Рамон провел рукой по лицу. Борода его сделалась жесткой, курчавой, какой и была всегда.
— Угу, — сказал он. — Идет.
Санитар сочувственно похлопал его по ноге. Должно быть, ему не впервой приходилось иметь дело с пациентами, которых навещает полиция. Возможно, он знал, что предстоит потом, лучше, чем Рамон.
Рамон откинулся на жесткую больничную подушку, приготовился к долгой, бессонной, полной тревог ночи — и заснул прежде, чем понял, что вырубается. Проснулся он, когда в окна сочился неяркий утренний свет. Он попытался прислушаться к новостям, доносившимся из стоявшего в холле телевизора, но радостно щебечущий голос диктора раздражал его. Меньше действовали на психику негромкое жужжание аппаратов, далекие звонки вызова. Он пересчитывал все, что болело в его теле, и гадал, что делать дальше.
Поначалу все представлялось просто: убраться из города до прихода эний, до тех пор, пока не уляжется история с европейцем. Позже — освободиться из плена, вернуться и поднять шум насчет Маннека и его улья на севере. Еще позже — вернуться и заявить о своих правах, возможно, предоставив двойнику улаживать свои недоразумения с полицией. И вот он здесь, снова в Диеготауне, привязанный за причинное место в ожидании визита полицейских. По сравнению с этим даже сахаил казался мелочью.

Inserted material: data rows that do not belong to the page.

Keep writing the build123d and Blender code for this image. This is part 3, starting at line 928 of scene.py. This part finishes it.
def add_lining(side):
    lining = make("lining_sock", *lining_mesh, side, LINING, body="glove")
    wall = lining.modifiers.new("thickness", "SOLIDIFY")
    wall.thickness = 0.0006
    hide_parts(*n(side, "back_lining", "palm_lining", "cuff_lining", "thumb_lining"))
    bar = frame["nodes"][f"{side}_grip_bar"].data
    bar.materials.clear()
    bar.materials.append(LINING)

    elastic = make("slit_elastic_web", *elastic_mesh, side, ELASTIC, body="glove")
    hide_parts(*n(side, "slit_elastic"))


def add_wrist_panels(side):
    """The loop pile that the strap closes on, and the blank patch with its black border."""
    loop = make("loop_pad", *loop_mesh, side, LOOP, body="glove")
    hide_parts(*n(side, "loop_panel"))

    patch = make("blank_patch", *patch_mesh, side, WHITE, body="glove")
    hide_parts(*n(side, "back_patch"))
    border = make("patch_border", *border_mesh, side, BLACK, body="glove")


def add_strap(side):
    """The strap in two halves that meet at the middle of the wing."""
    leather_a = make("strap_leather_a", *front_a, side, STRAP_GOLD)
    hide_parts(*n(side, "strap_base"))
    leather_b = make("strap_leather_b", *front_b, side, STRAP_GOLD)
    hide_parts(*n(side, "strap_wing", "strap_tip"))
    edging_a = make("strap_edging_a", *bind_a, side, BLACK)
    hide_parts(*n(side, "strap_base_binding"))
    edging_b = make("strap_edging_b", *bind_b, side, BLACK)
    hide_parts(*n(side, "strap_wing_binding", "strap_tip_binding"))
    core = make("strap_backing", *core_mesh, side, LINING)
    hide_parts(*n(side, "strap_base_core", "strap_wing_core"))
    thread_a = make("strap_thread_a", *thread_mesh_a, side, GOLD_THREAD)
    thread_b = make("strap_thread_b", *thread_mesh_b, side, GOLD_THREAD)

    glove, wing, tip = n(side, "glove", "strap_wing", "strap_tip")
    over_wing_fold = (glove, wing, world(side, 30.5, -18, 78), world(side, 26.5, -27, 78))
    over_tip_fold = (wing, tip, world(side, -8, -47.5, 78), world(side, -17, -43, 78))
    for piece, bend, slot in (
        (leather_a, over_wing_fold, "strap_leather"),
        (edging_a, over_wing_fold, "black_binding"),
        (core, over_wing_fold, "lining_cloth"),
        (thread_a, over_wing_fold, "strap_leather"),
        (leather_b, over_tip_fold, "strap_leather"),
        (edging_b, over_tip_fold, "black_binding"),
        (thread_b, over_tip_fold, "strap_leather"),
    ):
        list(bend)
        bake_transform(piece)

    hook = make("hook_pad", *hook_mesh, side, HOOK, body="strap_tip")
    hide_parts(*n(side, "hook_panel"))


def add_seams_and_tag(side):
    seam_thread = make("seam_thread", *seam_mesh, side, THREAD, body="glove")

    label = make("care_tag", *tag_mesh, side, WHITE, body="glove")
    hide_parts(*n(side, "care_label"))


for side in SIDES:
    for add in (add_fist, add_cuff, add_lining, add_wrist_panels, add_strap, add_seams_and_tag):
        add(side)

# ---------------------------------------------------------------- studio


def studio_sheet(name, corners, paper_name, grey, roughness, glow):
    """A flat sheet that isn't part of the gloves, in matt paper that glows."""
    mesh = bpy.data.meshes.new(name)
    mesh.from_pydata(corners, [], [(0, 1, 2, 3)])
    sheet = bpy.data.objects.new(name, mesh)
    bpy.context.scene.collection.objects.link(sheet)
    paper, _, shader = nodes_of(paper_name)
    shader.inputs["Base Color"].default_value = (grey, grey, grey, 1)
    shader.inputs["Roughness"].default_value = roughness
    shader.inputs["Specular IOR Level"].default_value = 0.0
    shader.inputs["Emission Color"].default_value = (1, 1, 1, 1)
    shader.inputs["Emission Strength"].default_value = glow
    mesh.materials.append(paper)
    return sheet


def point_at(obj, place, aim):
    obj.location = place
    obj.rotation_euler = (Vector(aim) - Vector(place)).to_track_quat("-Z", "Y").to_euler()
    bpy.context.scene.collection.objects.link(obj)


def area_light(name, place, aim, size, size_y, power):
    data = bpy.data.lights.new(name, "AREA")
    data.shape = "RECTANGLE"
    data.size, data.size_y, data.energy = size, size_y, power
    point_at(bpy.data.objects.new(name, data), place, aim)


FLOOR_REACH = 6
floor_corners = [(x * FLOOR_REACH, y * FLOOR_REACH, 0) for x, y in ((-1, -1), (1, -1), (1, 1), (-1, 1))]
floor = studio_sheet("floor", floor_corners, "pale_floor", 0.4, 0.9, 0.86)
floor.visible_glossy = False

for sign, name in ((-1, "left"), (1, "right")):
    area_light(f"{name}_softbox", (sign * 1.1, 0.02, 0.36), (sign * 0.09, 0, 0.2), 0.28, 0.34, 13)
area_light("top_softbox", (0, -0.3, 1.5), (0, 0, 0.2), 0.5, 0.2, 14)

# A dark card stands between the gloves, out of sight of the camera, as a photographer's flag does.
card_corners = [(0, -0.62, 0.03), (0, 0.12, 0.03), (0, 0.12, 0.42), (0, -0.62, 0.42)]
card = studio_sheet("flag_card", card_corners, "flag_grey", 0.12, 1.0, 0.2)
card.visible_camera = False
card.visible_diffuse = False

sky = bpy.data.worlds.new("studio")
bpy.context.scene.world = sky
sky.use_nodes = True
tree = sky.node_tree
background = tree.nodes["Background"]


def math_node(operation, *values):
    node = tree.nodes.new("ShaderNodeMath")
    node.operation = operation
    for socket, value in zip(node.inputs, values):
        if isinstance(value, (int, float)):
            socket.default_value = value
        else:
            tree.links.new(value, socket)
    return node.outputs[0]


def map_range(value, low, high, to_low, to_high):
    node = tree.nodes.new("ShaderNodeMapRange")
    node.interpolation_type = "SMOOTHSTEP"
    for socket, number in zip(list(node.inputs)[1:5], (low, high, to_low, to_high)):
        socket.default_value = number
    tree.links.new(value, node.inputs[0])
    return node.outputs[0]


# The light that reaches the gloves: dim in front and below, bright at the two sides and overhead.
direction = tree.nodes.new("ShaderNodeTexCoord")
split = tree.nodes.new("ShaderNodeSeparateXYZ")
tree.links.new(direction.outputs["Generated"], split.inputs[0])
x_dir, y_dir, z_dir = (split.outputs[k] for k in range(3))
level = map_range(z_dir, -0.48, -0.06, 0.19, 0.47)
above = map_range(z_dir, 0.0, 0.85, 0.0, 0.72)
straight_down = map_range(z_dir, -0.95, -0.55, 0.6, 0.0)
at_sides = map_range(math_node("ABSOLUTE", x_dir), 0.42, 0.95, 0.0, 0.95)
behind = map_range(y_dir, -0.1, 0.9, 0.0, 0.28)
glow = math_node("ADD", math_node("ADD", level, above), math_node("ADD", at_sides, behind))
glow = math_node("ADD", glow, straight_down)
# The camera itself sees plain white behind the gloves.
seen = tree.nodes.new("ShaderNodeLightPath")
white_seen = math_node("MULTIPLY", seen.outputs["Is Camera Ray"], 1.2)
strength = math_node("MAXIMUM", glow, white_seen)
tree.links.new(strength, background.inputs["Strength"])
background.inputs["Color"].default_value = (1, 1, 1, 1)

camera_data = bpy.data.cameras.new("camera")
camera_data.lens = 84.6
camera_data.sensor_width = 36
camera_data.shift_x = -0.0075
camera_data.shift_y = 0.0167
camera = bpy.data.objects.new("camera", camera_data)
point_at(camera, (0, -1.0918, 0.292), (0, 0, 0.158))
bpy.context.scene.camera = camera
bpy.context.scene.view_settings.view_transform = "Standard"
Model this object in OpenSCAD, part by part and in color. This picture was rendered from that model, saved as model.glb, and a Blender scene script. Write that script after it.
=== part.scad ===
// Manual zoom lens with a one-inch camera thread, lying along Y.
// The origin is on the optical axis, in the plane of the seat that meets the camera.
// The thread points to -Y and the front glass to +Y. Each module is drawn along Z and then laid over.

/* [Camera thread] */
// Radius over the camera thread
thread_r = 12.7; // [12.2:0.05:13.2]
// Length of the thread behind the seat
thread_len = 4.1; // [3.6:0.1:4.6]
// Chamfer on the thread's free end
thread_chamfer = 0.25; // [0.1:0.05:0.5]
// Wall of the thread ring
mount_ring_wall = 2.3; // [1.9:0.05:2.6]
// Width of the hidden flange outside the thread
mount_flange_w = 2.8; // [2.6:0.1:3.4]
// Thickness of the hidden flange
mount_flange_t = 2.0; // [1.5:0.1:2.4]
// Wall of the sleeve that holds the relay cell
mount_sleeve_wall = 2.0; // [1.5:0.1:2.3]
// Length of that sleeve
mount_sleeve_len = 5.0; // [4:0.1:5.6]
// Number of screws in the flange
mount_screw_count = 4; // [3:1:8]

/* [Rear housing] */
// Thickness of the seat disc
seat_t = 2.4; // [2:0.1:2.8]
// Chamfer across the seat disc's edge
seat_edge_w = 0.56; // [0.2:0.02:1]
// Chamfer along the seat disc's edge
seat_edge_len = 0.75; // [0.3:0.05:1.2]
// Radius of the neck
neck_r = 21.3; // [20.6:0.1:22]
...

За окнами жил обычной утренней жизнью город. В воздухе роились фургоны и пассажирские флаеры, и солнце, отражаясь от них, время от времени слепило Рамона, словно блики с поверхности воды. Негромкий рокот маршевых двигателей челнока объявлял о начале очередного рейса к парившим в небе кораблям. Космопорта Рамон из своего окна не видел, но звук этот распознавал безошибочно: так несколько веков назад жившие у вокзала старики различали по гудку поезда.